Death row convict war criminal Motiur Rahman Nizami.

Nizami was born on Mar 31, 1943 in Monmothpur of Pabna’s Sathia Upazila. He got his Kamil degree in Fiqh (Islamic jurisprudence) from Dhaka’s Madrasa-e-Alia in 1963. He later graduated with a degree from University of Dhaka in 1967.

He was inspired by the political preaching of Sayyid Abul A’la Maududi, who founded Jamaat-e-Islami Hind at Lahore in 1941. Nizami joined its student wing Islami Chhatra Sangha.

He swiftly rose through the ranks of the political outfit, operating in West and East Pakistan, and became Chhatra Sangha president in 1966.

Nizami retained the post until for the following five years and throughout Bangladesh’s struggle for independence.

The Jamaat-e-Islami had actively opposed the secession from Pakistan and collaborated with the invading forces of the Pakistani Army by forming militias.

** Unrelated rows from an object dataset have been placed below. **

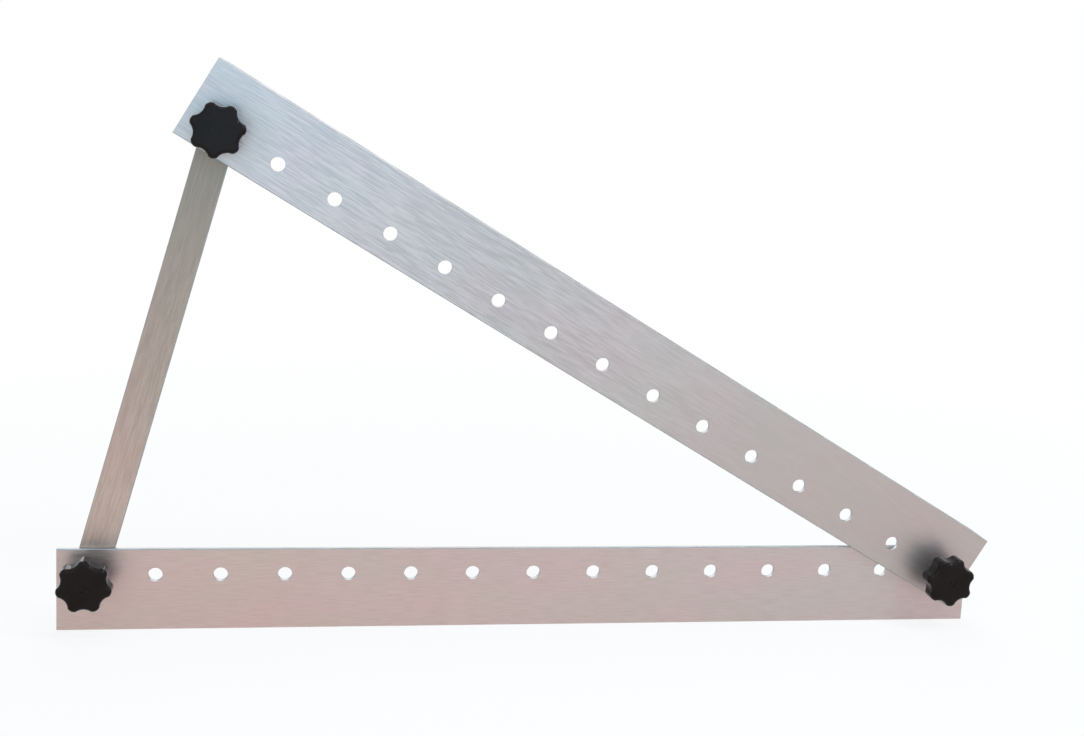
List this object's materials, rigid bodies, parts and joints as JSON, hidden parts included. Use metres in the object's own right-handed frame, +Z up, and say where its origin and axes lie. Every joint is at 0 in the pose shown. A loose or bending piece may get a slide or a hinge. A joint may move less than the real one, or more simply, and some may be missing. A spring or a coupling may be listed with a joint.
{
  "type": "solar panel tilt mount bracket",
  "caption": "Triangular aluminium tilt bracket for a solar panel: slotted base bar, upper bar and prop leg, bolted with star knobs and wing nuts.",
  "frame": {"origin": "outer heel of the base bar's flange, straight below the foot bolt, on the plane where the webs of the two long bars meet", "axes": "+X along the base bar from the foot bolt to the apex bolt, +Y towards the flanges and wing nuts, +Z up; the star knobs face -Y"},
  "size_m": [0.5835, 0.0518, 0.3405],
  "materials": {
    "bar_aluminium": "brushed along the bar",
    "leg_aluminium": "mill finish with a fine grain along the leg",
    "knob_plastic": "moulded gloss black",
    "zinc_steel": "bright zinc plate",
    "spring_steel": "zinc-plated spring steel"
  },
  "bodies": {
    "bracket": {"base_bar": "bar_aluminium", "panel_bar": "bar_aluminium", "prop_leg": "leg_aluminium", "crest_spacer": "zinc_steel", "apex_outer_washer": "zinc_steel", "apex_inner_washer": "zinc_steel", "apex_spring_washer": "spring_steel", "crest_outer_washer": "zinc_steel", "crest_inner_washer": "zinc_steel", "crest_spring_washer": "spring_steel", "foot_outer_washer": "zinc_steel", "foot_inner_washer": "zinc_steel", "foot_spring_washer": "spring_steel"},
    "apex_knob_body": {"apex_knob": "knob_plastic", "apex_stud": "zinc_steel"},
    "apex_nut_body": {"apex_wing_nut": "zinc_steel"},
    "crest_knob_body": {"crest_knob": "knob_plastic", "crest_stud": "zinc_steel"},
    "crest_nut_body": {"crest_wing_nut": "zinc_steel"},
    "foot_knob_body": {"foot_knob": "knob_plastic", "foot_stud": "zinc_steel"},
    "foot_nut_body": {"foot_wing_nut": "zinc_steel"}
  },
  "joints": [
    {"name": "apex_knob_turn", "type": "hinge", "parent": "bracket", "child": "apex_knob_body", "pos_m": [0.532, 0, 0.034], "axis": [0, -1, 0], "range_deg": [0, 540]},
    {"name": "crest_knob_turn", "type": "hinge", "parent": "bracket", "child": "crest_knob_body", "pos_m": [0.07159, 0, 0.30055], "axis": [0, -1, 0], "range_deg": [0, 540]},
    {"name": "foot_knob_turn", "type": "hinge", "parent": "bracket", "child": "foot_knob_body", "pos_m": [0, 0, 0.034], "axis": [0, -1, 0], "range_deg": [0, 540]},
    {"name": "apex_nut_turn", "type": "hinge", "parent": "bracket", "child": "apex_nut_body", "pos_m": [0.532, 0.01, 0.034], "axis": [0, 1, 0], "range_deg": [0, 540]},
    {"name": "crest_nut_turn", "type": "hinge", "parent": "bracket", "child": "crest_nut_body", "pos_m": [0.07159, 0.01, 0.30055], "axis": [0, 1, 0], "range_deg": [-2, 32]},
    {"name": "foot_nut_turn", "type": "hinge", "parent": "bracket", "child": "foot_nut_body", "pos_m": [0, 0.01, 0.034], "axis": [0, 1, 0], "range_deg": [-22, 12]}
  ]
}
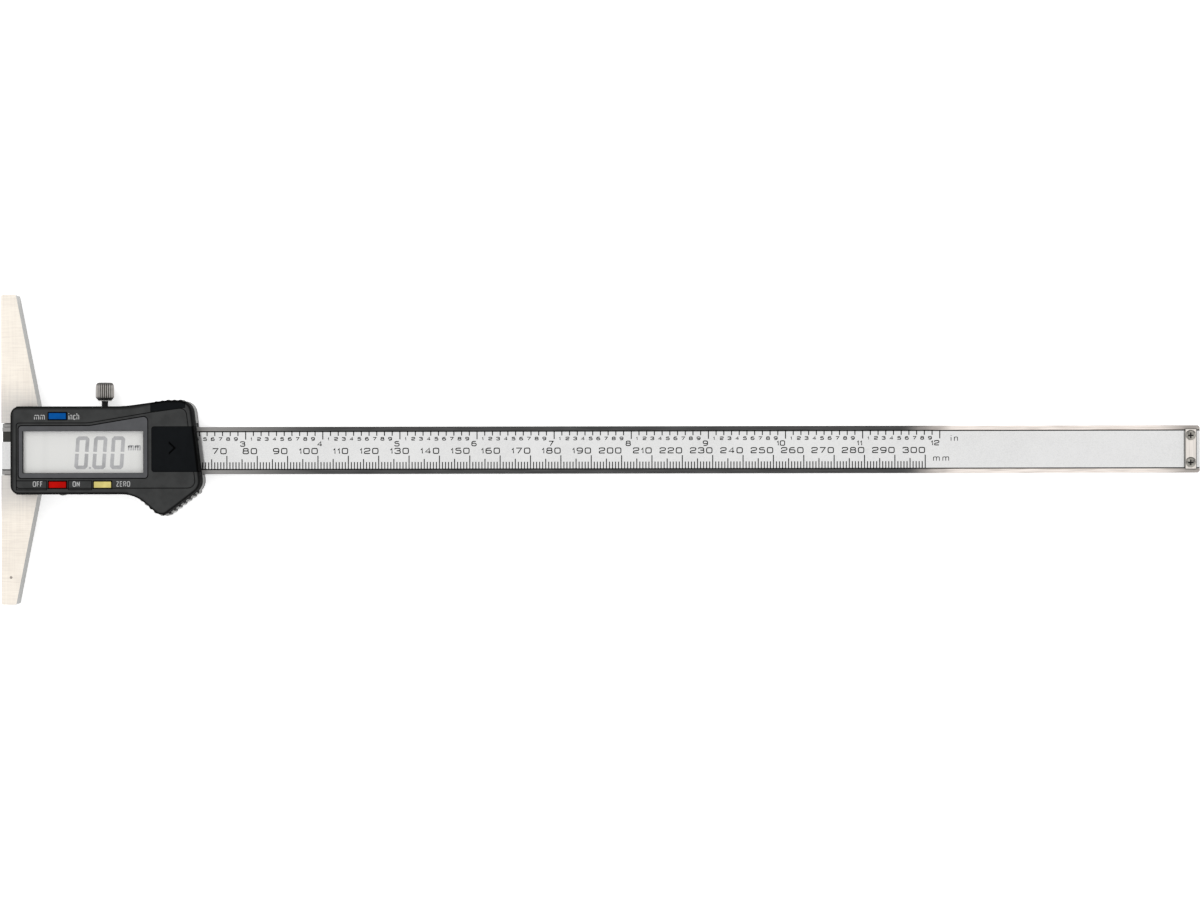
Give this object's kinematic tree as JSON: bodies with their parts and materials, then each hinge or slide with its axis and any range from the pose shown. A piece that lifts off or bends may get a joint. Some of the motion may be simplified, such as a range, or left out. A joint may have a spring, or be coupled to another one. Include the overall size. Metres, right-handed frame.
{
  "type": "digital depth gauge",
  "caption": "Digital depth gauge: slotted steel base and slider with an electronic display, and a long scale beam that drops below the measuring face.",
  "frame": {"origin": "middle of the base's measuring face, at the back plane that the gauge lies on", "axes": "+X along the beam away from the measuring face, +Y across the beam towards the lock screw, +Z out of the display"},
  "size_m": [0.3945, 0.102, 0.0156],
  "materials": {
    "base_steel": "ground, fine lines across",
    "frame_steel": "satin",
    "beam_steel": "ground along the beam",
    "gib_steel": "satin",
    "screw_steel": "turned",
    "plate_steel": "brushed",
    "knurled_steel": "knurled",
    "housing_plastic": "fine moulded grain",
    "cover_plastic": "smooth moulded",
    "window_plastic": "clear with a grey printed border",
    "lcd_glass": "polarised glass with grey figures",
    "holder_plastic": "moulded",
    "contact_rubber": "soft",
    "keypad_rubber": "soft",
    "circuit_board": "lacquered board",
    "chip_resin": "cast resin",
    "cell_steel": "pressed",
    "contact_brass": "sprung",
    "blue_button": "moulded",
    "red_button": "moulded",
    "yellow_button": "moulded",
    "label_silver": "fine grained print on silver film"
  },
  "bodies": {
    "slider": {"base": "base_steel", "base_screws": "screw_steel", "slider_frame": "frame_steel", "gib_strip": "gib_steel", "gib_screws": "screw_steel", "housing": "housing_plastic", "housing_screws": "screw_steel", "display_window": "window_plastic", "lcd_panel": "lcd_glass", "lcd_holder": "holder_plastic", "zebra_strip": "contact_rubber", "main_board": "circuit_board", "controller_chip": "chip_resin", "keypad_upper": "keypad_rubber", "keypad_lower": "keypad_rubber", "battery": "cell_steel", "battery_contact_positive": "contact_brass", "battery_contact_negative": "contact_brass", "port_contacts": "contact_brass"},
    "beam": {"beam": "beam_steel", "scale_board": "circuit_board", "scale_label": "label_silver", "stop_plate": "plate_steel", "stop_screws": "screw_steel"},
    "lock_screw": {"lock_screw": "knurled_steel"},
    "button_units": {"button_units": "blue_button"},
    "button_power": {"button_power": "red_button"},
    "button_zero": {"button_zero": "yellow_button"},
    "battery_cover": {"battery_cover": "cover_plastic"},
    "port_cover": {"port_cover": "cover_plastic"}
  },
  "joints": [
    {"name": "beam_slide", "type": "slide", "parent": "slider", "child": "beam", "axis": [-1, 0, 0], "range_m": [0, 0.32]},
    {"name": "lock_screw_turn", "type": "hinge", "parent": "slider", "child": "lock_screw", "pos_m": [0.03364, 0.0192, 0.00425], "axis": [0, 1, 0], "range_deg": [0, 270]},
    {"name": "button_units_press", "type": "slide", "parent": "slider", "child": "button_units", "axis": [0, 0, -1], "range_m": [0, 0.0004], "stiffness_N_per_m": 900, "springref_m": -0.0004},
    {"name": "button_power_press", "type": "slide", "parent": "slider", "child": "button_power", "axis": [0, 0, -1], "range_m": [0, 0.0004], "stiffness_N_per_m": 900, "springref_m": -0.0004},
    {"name": "button_zero_press", "type": "slide", "parent": "slider", "child": "button_zero", "axis": [0, 0, -1], "range_m": [0, 0.0004], "stiffness_N_per_m": 900, "springref_m": -0.0004},
    {"name": "battery_cover_slide", "type": "slide", "parent": "slider", "child": "battery_cover", "axis": [1, 0, 0], "range_m": [0, 0.017]},
    {"name": "port_cover_slide", "type": "slide", "parent": "slider", "child": "port_cover", "axis": [0, 1, 0], "range_m": [0, 0.006]}
  ]
}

Nizami was chief of Al-Badr, a militia made up of members of Peace Committee and Islami Chhatra Sangha, for which the incumbent Ameer-e-Jamaat also stands convicted of multiple counts of war crimes. The special court was formed in 2009 to prosecute and investigate individuals for committing war crimes in 1971.

He was elected a Member of Parliament in the election of 1991 and leader of Jamaat’s parliamentary party. He was also elected to parliament from Pabna-1 in 2001 when the Jamaat-BNP coalition took power.

Nizami served as the Minister for Agriculture until 2003 and thereafter as Minister for Industries until 2006.

On March 15, the ICT issued a death warrant for Nizami for his crimes against humanity during the Liberation War in 1971 after the apex court released the full text of its verdict upholding his death penalty. On January 6, a four-member bench of the Appellate Division, headed by the Chief Justice, upheld the death sentence of the Jamaat-e-Islami Ameer. The Appellate Division upheld the ICT-1 order sentencing Nizami to death for wartime crimes, including genocide and murder of intellectuals. The apex court upheld his death penalty on three of the four counts of charges while he was acquitted on the rest one. On October 29, 2014, the ICT-1 sentenced Nizami to death for committing crimes against humanity during the Liberation War. The tribunal sentenced Nizami, the 1971 commander-in-chief of Al Badr, a secret killing squad of Jamaate-e-Islami, the capital punishment each on four counts of charges of war crimes, terming Al Badr a criminal outfit. Nizami filed an appeal with the SC on November 23, 2014 challenging the death sentence and claimed himself innocent and sought to be cleared of the charges.

On May 5, the Supreme Court (SC) rejected a petition filed by the condemned war criminal to review his death sentence.

A four-member bench of the Appellate Division headed by Chief Justice Surendra Kumar Sinha pronounced the verdict on Thursday (May 5).

Now there is no barrier for the jail authority to execute the death sentence of Nizami as he did not seek presidential mercy.